4:00 EST – Our benchmark FNMA MBS 6.00 March Coupon is down -5 BPS with 60 minutes left to trade.

Domestic Flavor:

Rosie the Riveter: January Factory Orders decreased by -1.6% vs. est. of -1.8%.

Across the Pond:

Eurozone: Retail Sales were 0.3% vs. est. of 1.0%

On Deck for Tomorrow: Reserve Bank of Australia Interest Rate Decision, Fed Chair Powell Senate Hearing, 3 year Treasury note auction, Consumer Credit Change.

A strange movement this morning in interest rates, the 10 year note yield dropped to 3.90% -6 bps from last Friday, nothing we saw that would justify the improvement with Jerome Powell on deck tomorrow and Wednesday and Feb employment on Friday. Not news that most all Fed officials that were speaking last week were warning markets the Fed would not relax until inflation has turned substantially lower. The prepared statement from Powell delivered to the committees that will hear his testimony was the same as what we have heard now for months. By 11:00 am traders turned on the 10 and its yield increased to 3.97% this afternoon. European Central Bank policymaker Rehn hinted at a “fairly significant” rate hike in March while ECB policymaker Centeno said that the central bank is targeting headline inflation rate instead of the core rate. MBSs never did bite on the treasury improvement, not much change at 9:30 this morning and the rest of the day no movement.

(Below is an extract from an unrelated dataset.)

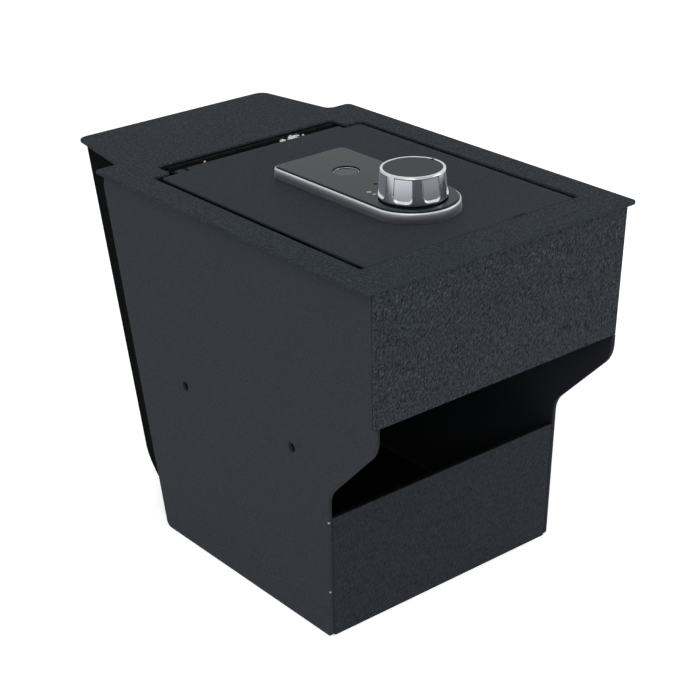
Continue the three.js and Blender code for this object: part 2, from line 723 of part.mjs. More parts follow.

Since the end of the pandemic consumers, flush with cash from the government, were avoiding the need for credit cards; that appears to be coming to an end and that isn’t a good thing with credit card rates at extremes. More consumers are leaning on credit to afford increasingly expensive necessities, like food and rent. That helped propel total credit card debt to a record $930.6 billion at the end of 2022, a 18.5% spike from a year earlier. The average balance rose to $5,805 over that same period, TransUnion found.

Tomorrow is about Jerome Powell’s testimony; Treasury will auction 3 year notes in the afternoon but won’t generate much direct reaction. January consumer credit expected +$26.4B m/m. Dec credit increased just $11.6B.

Stock indexes and interest rates generally unchanged from Friday. No driving news. Waiting for Powell, although we have heard it all before, maybe phrased differently but the same message. Senators’ staffs working hard to find a new issue or reframe the present one. Powell will avoid directly admitting the economic outlook may lead to a recession. No sure what a recession is anymore, Q2 and Q3 last year two consecutive lower GDP growth used to define recession, now we make it up as we go along.